Appendix: Things to Think About
-
Think of a pun you know. What makes it work? Does it depend on the two meanings being completely unrelated, or does it work better when they’re related in some way? Would the pun still work if the word had three meanings instead of two?
-
Consider the sentence “The chicken is ready to eat.” It can mean the chicken is ready to be eaten or ready to eat something. These are genuinely different interpretations. Do you think this is a case of structural ambiguity, or is it something else? How would you test it?
-
If you found out that in another language, the two meanings of “bat” were expressed by completely different words, would that change how you think about the English word? What if you found a language that had one word covering both baseball bats and flying bats? Would that make you doubt that English “bat” is really ambiguous?
-
Some philosophers think that words like “evidence” have both an “internal” sense (evidence as you experience it) and an “external” sense (evidence as it really is). Do you think that’s genuine ambiguity, or just a difference in what the word is applied to? How would you decide?

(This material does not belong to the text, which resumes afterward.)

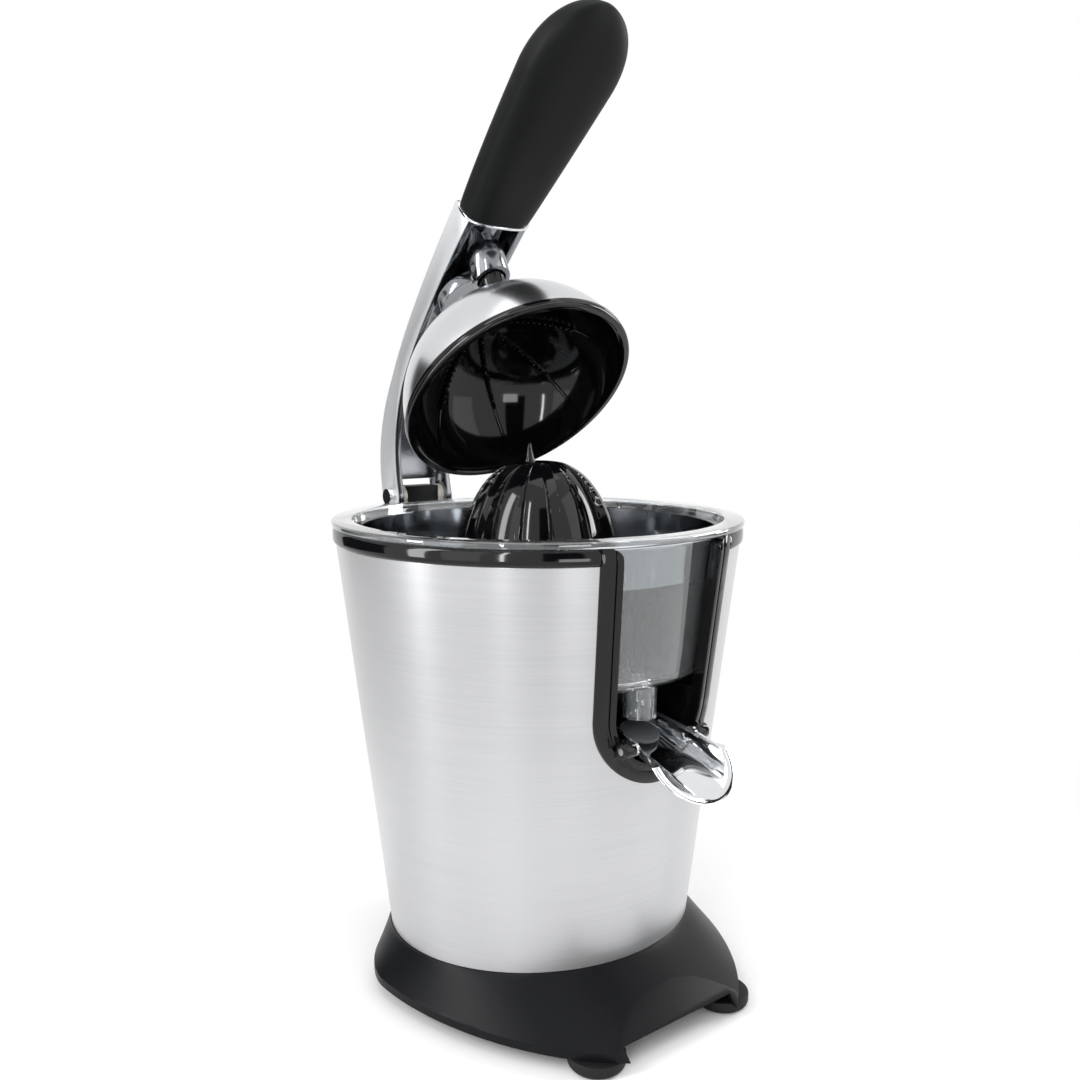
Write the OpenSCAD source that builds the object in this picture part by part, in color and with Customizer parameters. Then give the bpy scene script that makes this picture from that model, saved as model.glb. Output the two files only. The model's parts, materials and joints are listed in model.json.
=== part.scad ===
// Lever citrus press with a motor in its body.
// Millimetres, +Z up, the floor at Z = 0 and the body's axis at X = Y = 0.
// The spout faces -Y and the lever's hinge is on the +Y side.
// The lever is drawn raised.

/* [Body] */
// Outer radius of the steel body at its top edge
body_top_r = 93; // [91:0.5:95]
// Outer radius of the steel body at its bottom edge
body_bottom_r = 71.7; // [70:0.1:74]
// Height of the steel body's top edge
body_top_z = 204; // [201:1:209]
// Height of the steel body's bottom edge on the axis
body_bottom_z = 23; // [22:0.5:25]
// Angle by which the bottom edge rises towards the front
body_tilt = 4.3; // [3.5:0.1:5]
// Wall of the steel body
body_wall = 0.8; // [0.6:0.1:1.2]

/* [Collar and window] */
// Height of the black collar
collar_h = 7.2; // [6:0.1:9]
// How far the collar and the window frame stand out from the steel
collar_proud = 1.4; // [1:0.1:2]
// Half of the window's width at its round bottom
window_half_w = 24; // [22:0.5:25]
// Half of the window's width at its top
window_top_half_w = 27; // [25.5:0.5:28]
// Width of the window frame's band
window_band = 8.5; // [7:0.5:10]
// Depth of the window's round bottom centre below the steel's top edge
window_drop = 62; // [58:1:64]

/* [Base] */
// Half of the base's width
base_half_w = 83.9; // [82:0.1:88]
// Reach of the base's full outline to the front of its centre
base_front = 120.5; // [118:0.5:123]
// Reach of the base's outline to the rear of its centre
base_rear = 60; // [56:1:66]
// Height of the rubber feet
foot_h = 5.5; // [4.5:0.1:7]
// Radius of the rubber feet
foot_r = 12.1; // [10:0.1:13]
// Wall of the base
base_wall = 2.6; // [2:0.1:3.5]

/* [Juice collector] */
// Outer radius of the collector's lip
lip_r = 95; // [94:0.5:98]
// Thickness of the collector's lip
lip_t = 2.8; // [2:0.1:4]
// Wall of the collector
bowl_wall = 2.2; // [1.8:0.1:2.6]
// Depth of the collector below its lip
bowl_depth = 65; // [62:1:66]
// Outer radius of the outlet spigot
spigot_r = 7.3; // [6.5:0.1:8]
// Length of the outlet spigot below the collector
spigot_len = 14; // [10:0.5:15]

/* [Reamer] */
// Radius of the reamer cone at its foot
cone_r = 38.5; // [35:0.5:40]
// Height of the reamer cone without its spike
cone_h = 53; // [50:1:56]
// Height of the spike
spike_h = 9; // [7:0.5:10]
// Number of large ribs on the cone
cone_ribs = 6; // [5:1:8]
// Radius of the drive shaft
shaft_r = 4; // [3.5:0.1:4.5]
// Travel of the cone when it is pressed down
press_travel = 2; // [1.5:0.1:2]

/* [Dome] */
// Outer radius of the dome's black rim
dome_r = 57; // [55:0.5:58]
// Outer depth of the dome
dome_depth = 52.5; // [51:0.5:54]
// Lean of the dome with the lever raised
dome_lean = 44.2; // [43:0.1:45]
// Wall of the dome
dome_wall = 1.2; // [1:0.1:1.6]
// Wall of the dome's liner
liner_wall = 1.8; // [1.5:0.1:2.2]
// Number of juicing ribs in the liner
liner_ribs = 8; // [6:1:12]

/* [Lever] */
// Half of the arm's width
arm_half_w = 17; // [16:0.5:18]
// Thickness of the arm's cheeks
cheek_t = 3.6; // [3:0.1:4.5]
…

Appendix: Where This Shows Up
- In jokes: Puns and wordplay rely on ambiguity. When you hear “I used to be a baker, but I couldn’t make enough dough,” the ambiguity of “dough” (pastry vs. money) is doing all the work.
- In law: Legal documents sometimes contain ambiguous wording that leads to lawsuits about what the law really means. The U.S. Constitution’s phrase about the vice president “devolving” power is famously unclear—is it the office or the powers that devolve? People still argue about it.
- In artificial intelligence: Teaching computers to understand natural language requires solving the ambiguity problem. When you ask Siri or Alexa a question, they have to figure out which meaning of a word you intend—and they still get it wrong sometimes.
- In science: Scientific terms sometimes turn out to be ambiguous across different theories. The physicist’s “mass” is a famous case: it turned out to pick out two different properties (inertial and gravitational mass) that happen to always be equal.